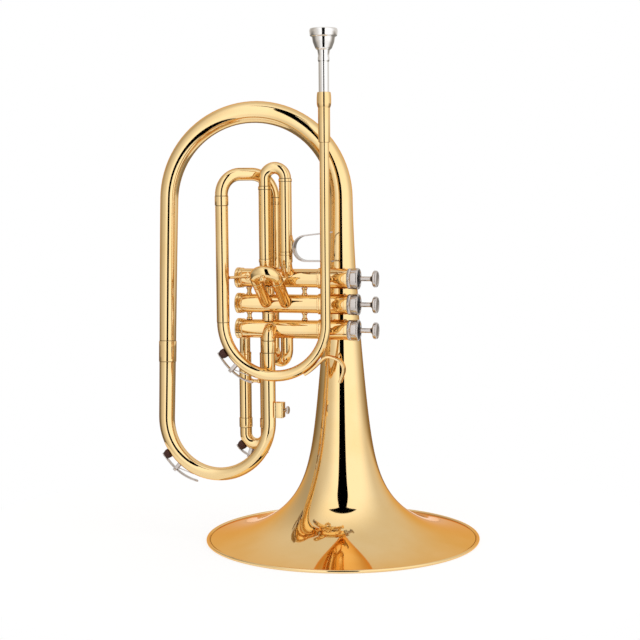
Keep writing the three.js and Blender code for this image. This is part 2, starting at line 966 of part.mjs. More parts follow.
function valves() {
  valveHeights.forEach((height, index) => {
    const number = index + 1;
    piece(`valve_casing_${number}`, "brass", casing(index));
    piece(`top_cap_${number}`, "nickel", topCap(height));
    piece(`bottom_cap_${number}`, "brass", bottomCap(height));
    piece(`valve_piston_${number}`, "nickel", piston(height));
    piece(`valve_guide_${number}`, "nickel", guide(height));
    piece(`valve_spring_${number}`, "steel", spring(height));
    piece(`finger_button_${number}`, "nickel", stemAndButton(height));
  });
  for (const pair of [0, 1]) {
    const upper = valveHeights[pair];
    const lower = valveHeights[pair + 1];
    const link = new Route(vector(portX, valveY, upper), down, knuckleRadius, portTubeBore);
    link.straight(upper - lower);
    const made = cut(tube(link), casingEnvelope(upper), casingEnvelope(lower));
    piece(`knuckle_${pair + 1}_${pair + 2}`, "brass", made);
  }
}

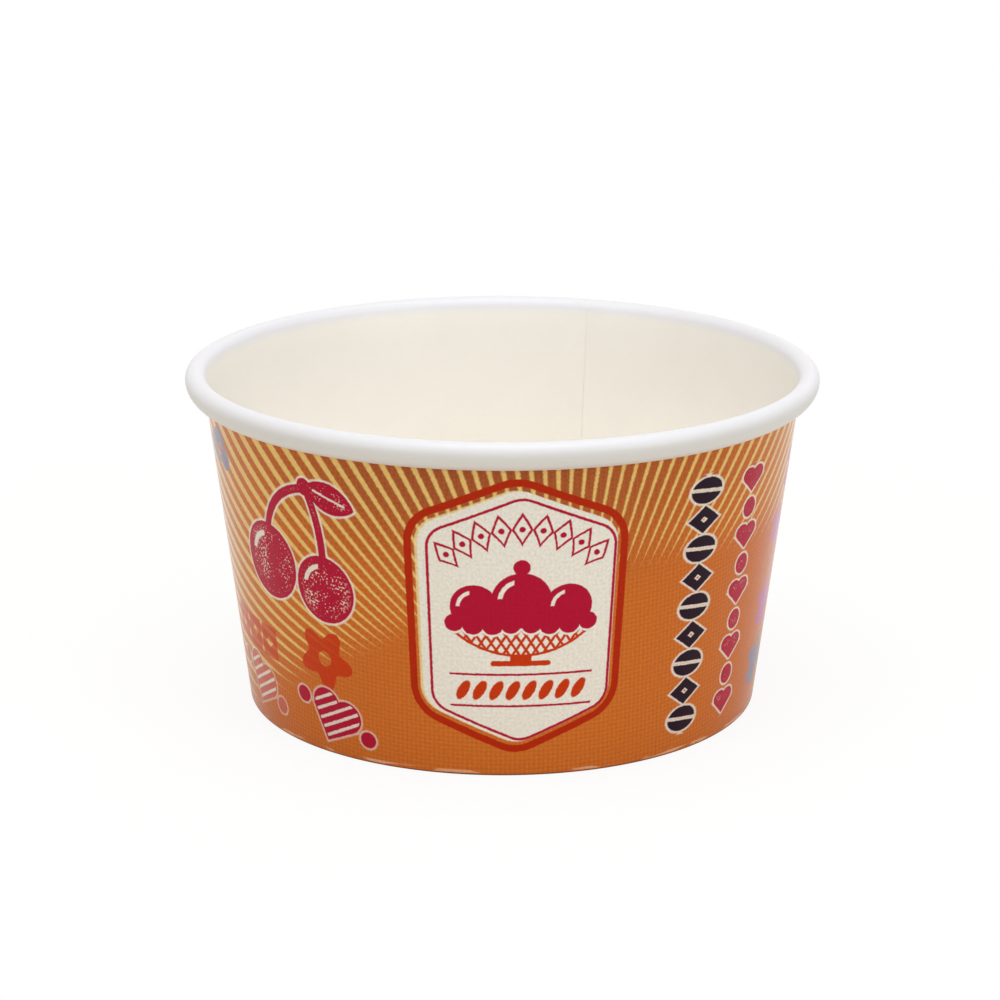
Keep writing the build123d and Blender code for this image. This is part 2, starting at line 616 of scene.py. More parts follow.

Task details: Would you give the material above again, complete and exact?

The answer:
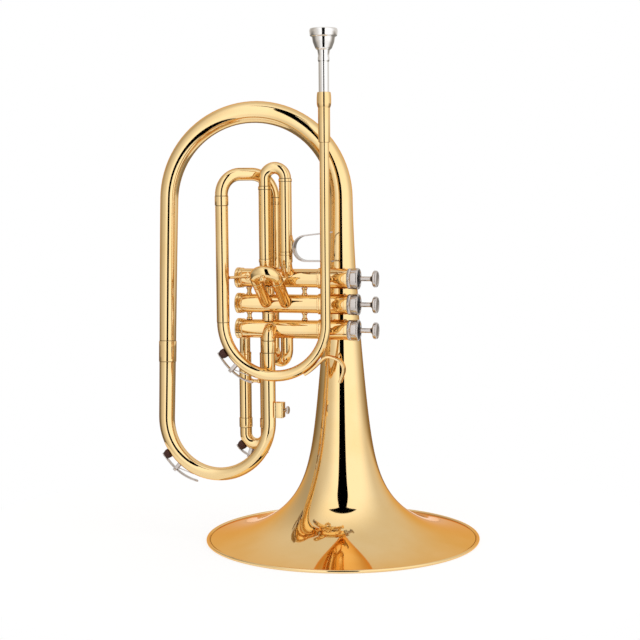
Keep writing the three.js and Blender code for this image. This is part 2, starting at line 966 of part.mjs. More parts follow.
function valves() {
  valveHeights.forEach((height, index) => {
    const number = index + 1;
    piece(`valve_casing_${number}`, "brass", casing(index));
    piece(`top_cap_${number}`, "nickel", topCap(height));
    piece(`bottom_cap_${number}`, "brass", bottomCap(height));
    piece(`valve_piston_${number}`, "nickel", piston(height));
    piece(`valve_guide_${number}`, "nickel", guide(height));
    piece(`valve_spring_${number}`, "steel", spring(height));
    piece(`finger_button_${number}`, "nickel", stemAndButton(height));
  });
  for (const pair of [0, 1]) {
    const upper = valveHeights[pair];
    const lower = valveHeights[pair + 1];
    const link = new Route(vector(portX, valveY, upper), down, knuckleRadius, portTubeBore);
    link.straight(upper - lower);
    const made = cut(tube(link), casingEnvelope(upper), casingEnvelope(lower));
    piece(`knuckle_${pair + 1}_${pair + 2}`, "brass", made);
  }
}

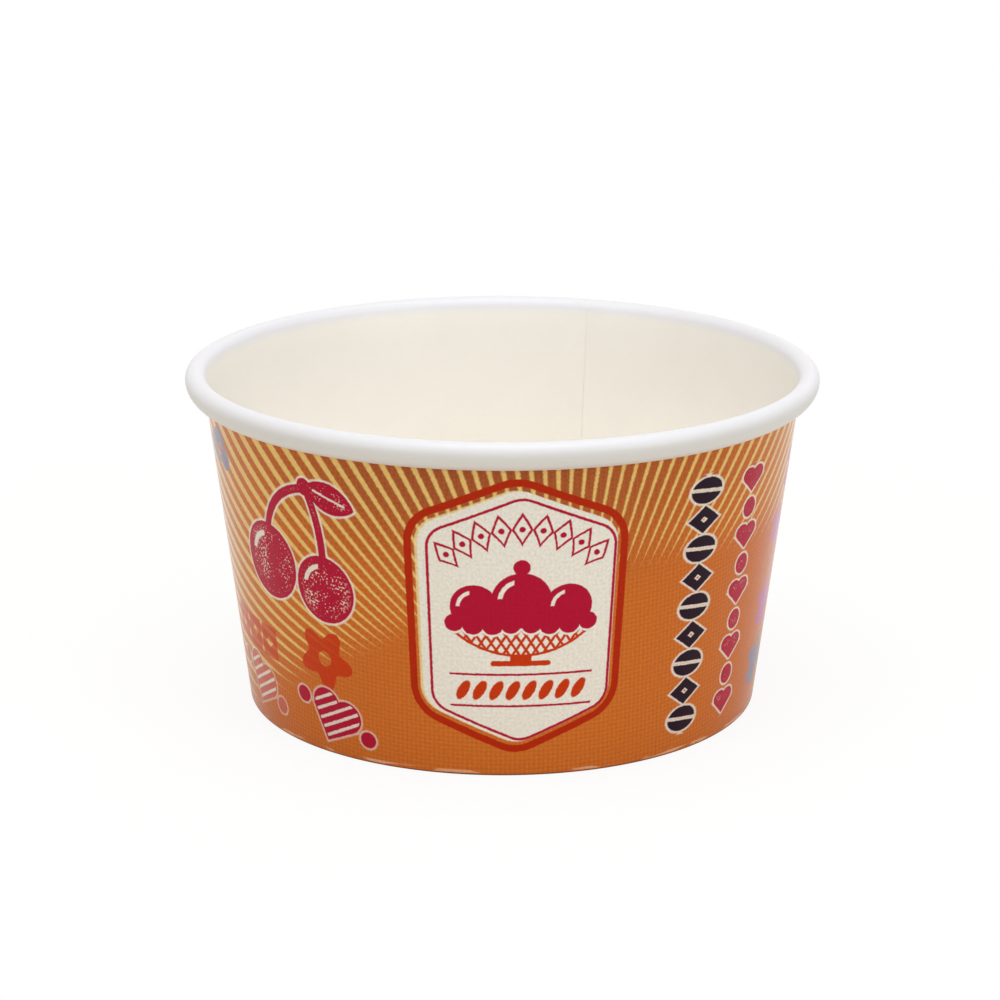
Keep writing the build123d and Blender code for this image. This is part 2, starting at line 616 of scene.py. More parts follow.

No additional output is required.